Maigrophobie
Ça a commencé à peu près comme ça :
« À ce que je vois, tu auras la culotte de cheval de la famille. »
J'ai 13 ans. Je ne comprends pas vraiment ce que « culotte » et « cheval » font ensemble, mais à en juger par le regard de mon interlocutrice, ce n'est pas un compliment. Alors, instinctivement, je me tords dans tous les sens pour voir mon postérieur dans le miroir. Plus je le regarde, plus je le trouve énorme. Je complexe. Je le cache.
Puis, insidieusement, d'autres critiques fusent :
« La poitrine, à mon avis, tu peux oublier. »
« Putain, t'es blanche comme un cul. »
« C'est quoi cette horreur que tu portes ? »
Le pire, c'est que ces remarques viennent de ma famille. De femmes, qui plus est. Avant cela, je ne m'étais jamais posé la question de mon apparence. Je me sentais bien, et ça me suffisait. Mais peu à peu, ces mots se sont infiltrés dans mon esprit et ont fini par m'habiter totalement. Et sans m'en rendre compte, je me suis lancée sur ce long et tortueux chemin vers la non-acceptation de soi, offert avec amour par mes proches. [Merci.]
En grandissant, le regard des autres m’a poussé à supposer que je n’étais peut-être pas si horrible que ça. J’ai gagné en confiance, mais pas assez pour m'accepter vraiment. Parfois, j’ai osé me trouver jolie, mais l'illusion était vite balayée par une nouvelle salve de critiques. Elles avaient évolué :
« Pfoua, t'es maigre, t'es malade ? »
« On va finir par ne plus te voir ! »
« Tu ne manges pas assez, ce n'est pas possible. »
« Avec un peu plus de poitrine, ce serait mieux. »
« Delphine, elle serait bonne... mais seulement avec des seins. »
Et parfois, un peu d'humour : « T'es comme une cathédrale, les seins sont à l'intérieur. »

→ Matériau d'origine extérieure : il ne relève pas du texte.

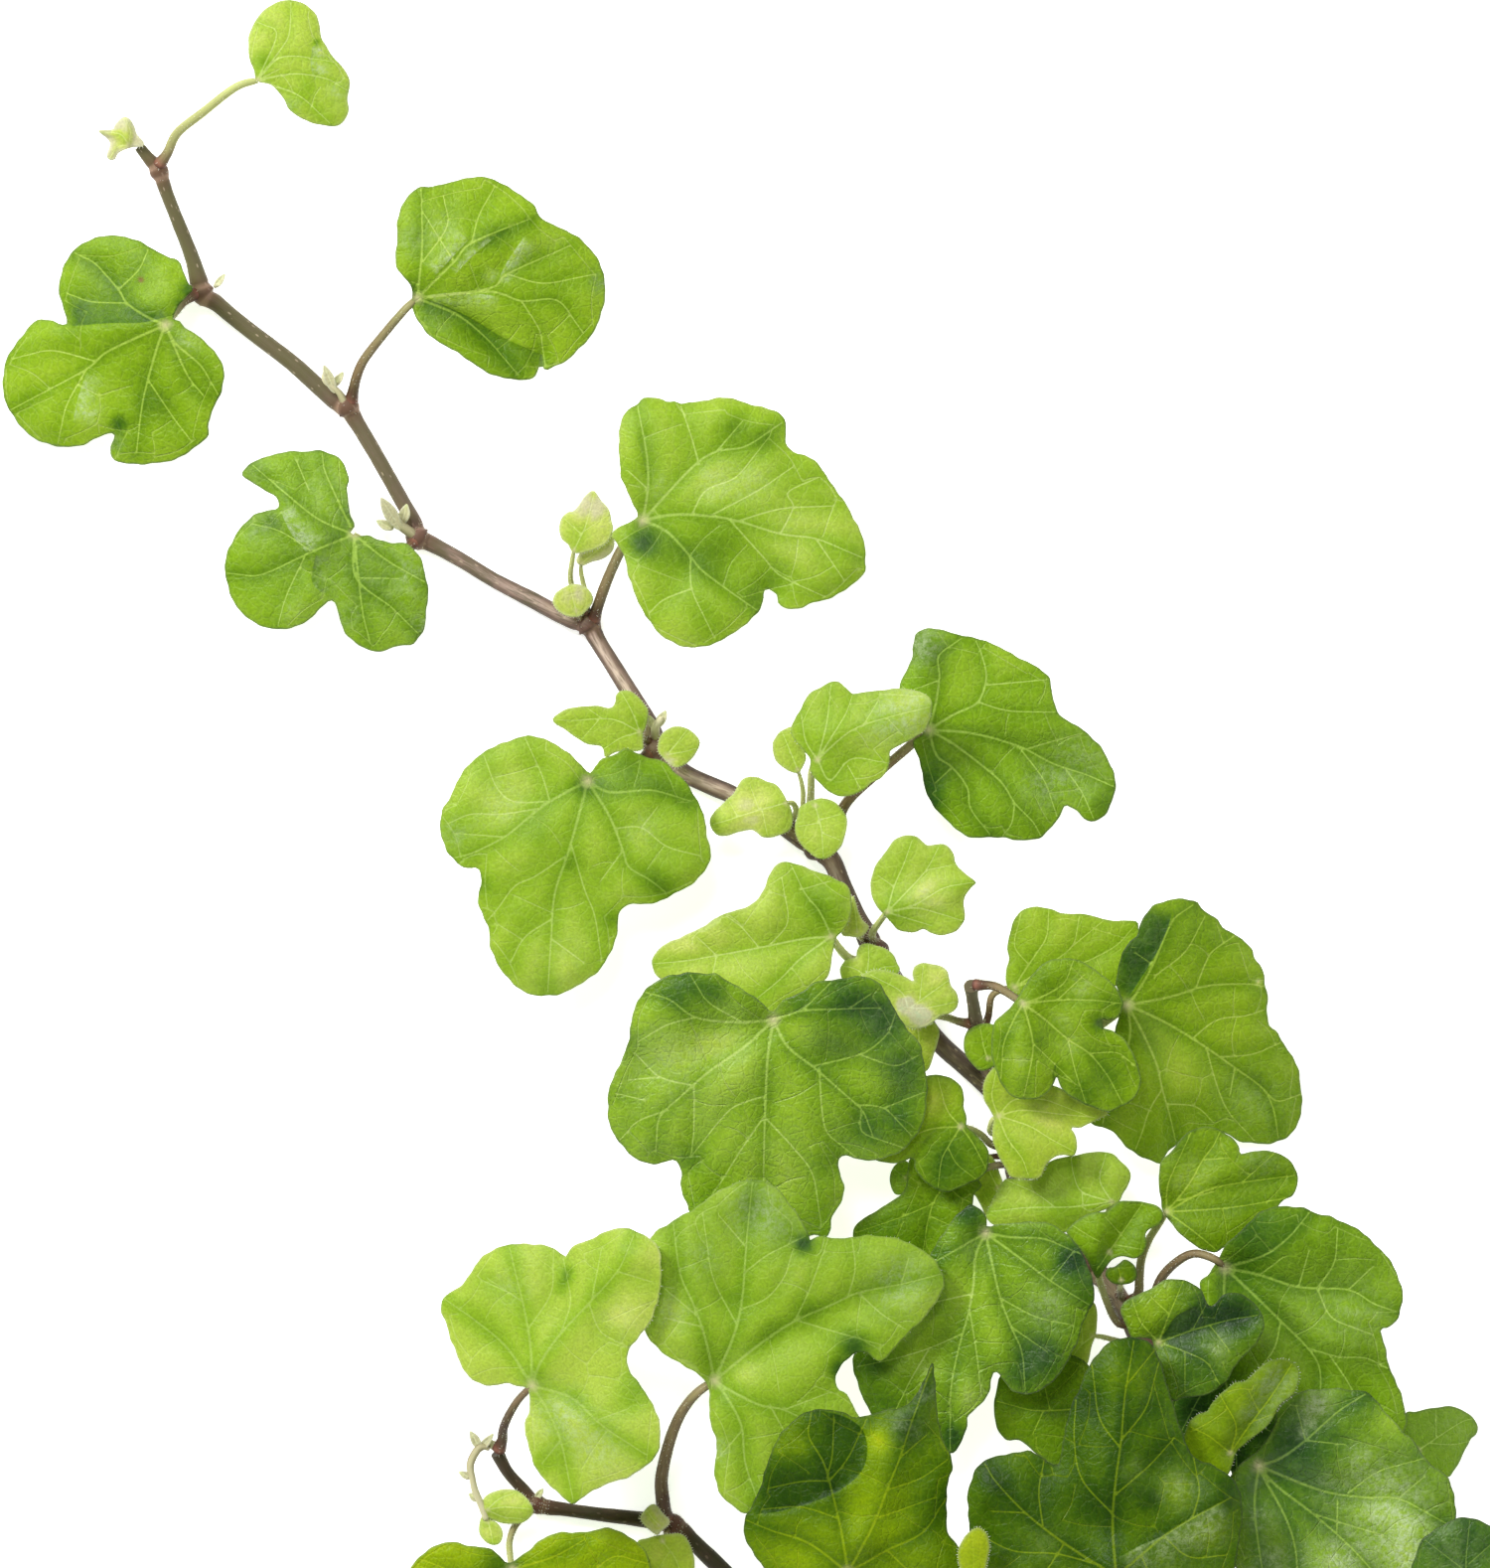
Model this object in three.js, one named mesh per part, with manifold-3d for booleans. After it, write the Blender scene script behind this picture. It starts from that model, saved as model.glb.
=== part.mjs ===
// One cut spray of small-leaved ivy lying on a flat surface: a zigzag main stem,
// a side branch, a short side shoot, and one leaf blade with its stalk per node.
import * as THREE from "three";
import Module from "manifold-3d";

const wasm = await Module();
wasm.setup();

// Driving dimensions in millimetres.
// Outlines are drawn on a sheet seen from EYE_HEIGHT above VIEW_CENTRE: whatever
// stands higher than the sheet is drawn in towards the centre by its height.
const EYE_HEIGHT = 900;
const VIEW_CENTRE = [105, 110.46];
const ORIGIN = [108.6, 97.24];
const BLADE_THICKNESS = 0.5;
const BUD_THICKNESS = 1.4;
const OUTLINE_TOLERANCE = 0.28;
const SMALLEST_STEP = 3.4;
const STEPS_ACROSS = 4;
const CREASE_STEP = 4.5;
const RIM_ROOM = 0.45;
const STEM_SIDES = 8;
const STALK_SIDES = 6;
const STALK_SINK = 0.1;
const SEAT_GAP = 0.3;

const STEM_BROWN = 0x5a4038;
const BRANCH_BROWN = 0x3d2c2a;
const CREAM = 0xdcd9a8;
const GREEN = {
  lime: 0xb4d24a,
  light: 0x9cc63a,
  fresh: 0x7fae2c,
  middle: 0x5f9226,
  deep: 0x3f7424,
  dark: 0x2c5a26,
};

const group = new THREE.Group();
group.name = "wonder_english_ivy";

// Reads "x,y x,y ..." or "x,y,z x,y,z ..." into lists of numbers.
function points(text) {
  return text.trim().split(/\s+/).map((point) => point.split(",").map(Number));
}

// Puts a point drawn on the sheet at its height z into the part's frame.
function place([x, y], z) {
  const pull = 1 - z / EYE_HEIGHT;
  return [
    VIEW_CENTRE[0] + (x - VIEW_CENTRE[0]) * pull - ORIGIN[0],
    VIEW_CENTRE[1] + (y - VIEW_CENTRE[1]) * pull - ORIGIN[1],
    z,
  ];
}

function cross(a, b, c) {
  return (b[0] - a[0]) * (c[1] - a[1]) - (b[1] - a[1]) * (c[0] - a[0]);
}

function areaOf(outline) {
  let sum = 0;
  outline.forEach((a, i) => {
    const b = outline[(i + 1) % outline.length];
    sum += (a[0] * b[1] - b[0] * a[1]) / 2;
  });
  return sum;
}

function distanceToSegment(p, a, b) {
  const length = Math.hypot(b[0] - a[0], b[1] - a[1]) || 1e-9;
  const along = ((p[0] - a[0]) * (b[0] - a[0]) + (p[1] - a[1]) * (b[1] - a[1])) / length ** 2;
  const t = Math.min(1, Math.max(0, along));
  return Math.hypot(a[0] + (b[0] - a[0]) * t - p[0], a[1] + (b[1] - a[1]) * t - p[1]);
}

function isInside(p, outline) {
  let inside = false;
  outline.forEach((a, i) => {
    const b = outline[(i + 1) % outline.length];
    const straddles = a[1] > p[1] !== b[1] > p[1];
    if (straddles && p[0] < a[0] + ((b[0] - a[0]) * (p[1] - a[1])) / (b[1] - a[1])) {
      inside = !inside;
    }
  });
  return inside;
}

// Keeps only the points that an open line needs to stay within a tolerance.
function thin(line) {
  const [first, last] = [line[0], line[line.length - 1]];
  const off = line.map((p) => distanceToSegment(p, first, last));
  const worst = Math.max(...off);
  if (worst < OUTLINE_TOLERANCE) return [first, last];
  const k = off.indexOf(worst);
  return [...thin(line.slice(0, k + 1)).slice(0, -1), ...thin(line.slice(k))];
}

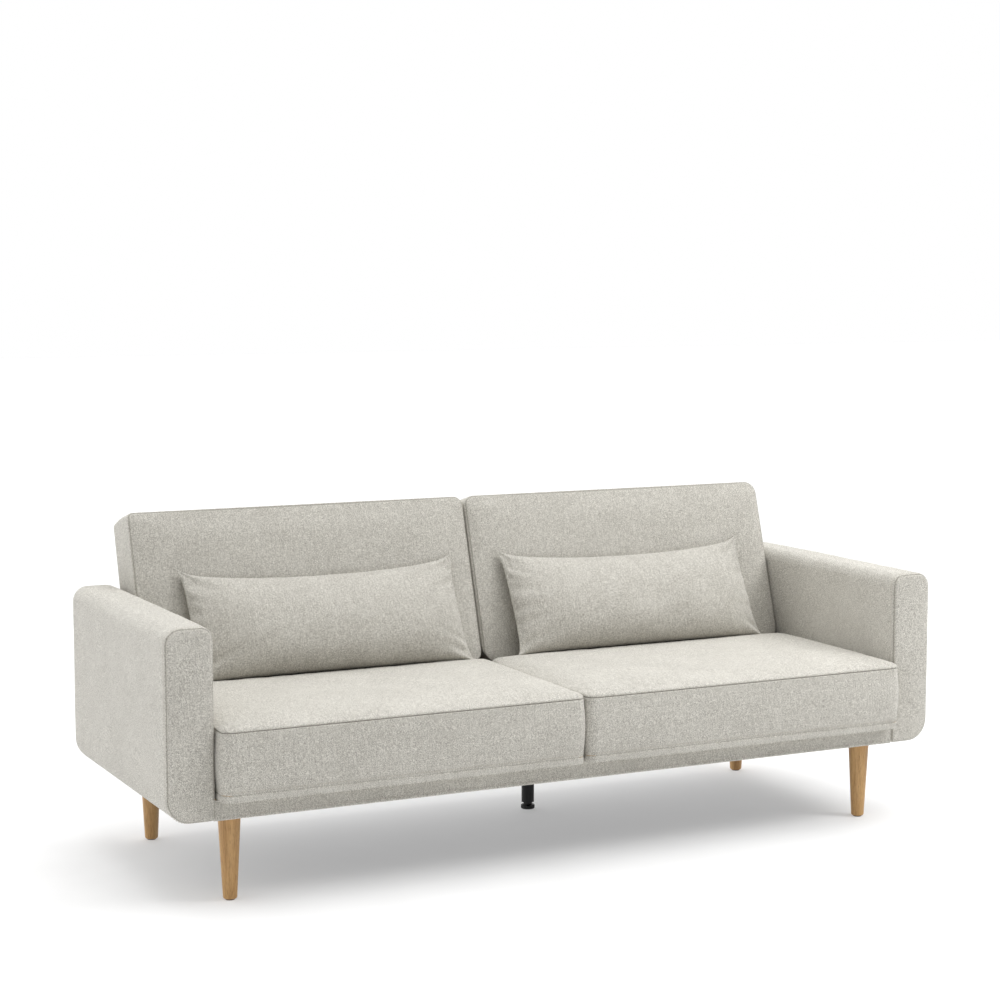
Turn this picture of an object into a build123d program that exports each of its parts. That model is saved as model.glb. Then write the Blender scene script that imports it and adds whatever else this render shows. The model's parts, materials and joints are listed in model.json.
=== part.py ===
"""Three-seat click-clack sofa bed with padded arms, a split reclining back and turned wooden legs.

Millimetres. Seen from the front, +X is to the right, +Y is away towards the back and +Z is up. Left and
right in the names are as seen from the front. The origin is on the floor, under the middle of the sofa.
"""

from build123d import *
import math
import os

os.makedirs("parts", exist_ok=True)

# ---- overall sizes ----
WIDTH = 2100.0
ARM_THICKNESS = 115.0
ARM_DEPTH = 785.0
ARM_TOP = 652.0
FRAME_BOTTOM = 205.0
FRAME_TOP = 253.0
SEAT_TOP = 418.0
SEAT_OVERHANG = 43.0
SEAT_DEPTH = 557.0
RECLINE_DEG = 17.0
BACK_THICKNESS = 142.0
BACK_LENGTH = 485.0
BACK_EDGE_R = 20.0
PIVOT_SETBACK = 592.0
PIVOT_Z = 359.0
FABRIC = 2.0
EDGE_GAP = 1.0
CUT_THROUGH = 1.0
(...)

Pendant longtemps, j'ai encaissé ces piques lancées avec légèreté tel un « Salut, ça va ? ». J'ai toujours gardé le silence, car ces remarques venaient souvent de personnes elles-mêmes mal dans leur peau. Mais aujourd'hui, à 33 ans, après avoir donné naissance à ma fille, une question me traverse l'esprit : comment appelle-t-on les gens qui critiquent la maigreur ?
Je connais l'inverse : la grossophobie. Mais pour les « supposés » maigres ? Alors, j'ai demandé à mon meilleur allié, ChatGPT, qui m'a répondu : le terme équivalent à la grossophobie est « maigrophobie » ou parfois « minçophobie ». Bien que moins courants, ces mots désignent les discriminations, moqueries et jugements négatifs envers les personnes perçues comme trop maigres.
Alors, à toutes celles et ceux qui jugent le corps des autres, la prochaine fois que tu trouves quelqu'un trop mince à ton goût, sache que tu le discrimines. Pire, tu te moques et le juges. Si tu as le tact de ne pas dire à une personne en surpoids qu'elle est « grosse » en face, fais de même pour l'inverse. C'est exactement la même chose. Et surtout, c'est blessant.
On m'a toujours dit qu'on ne devait jamais reprocher à quelqu'un quelque chose qu'il ne peut pas changer en deux minutes. Alors, un peu de bienveillance.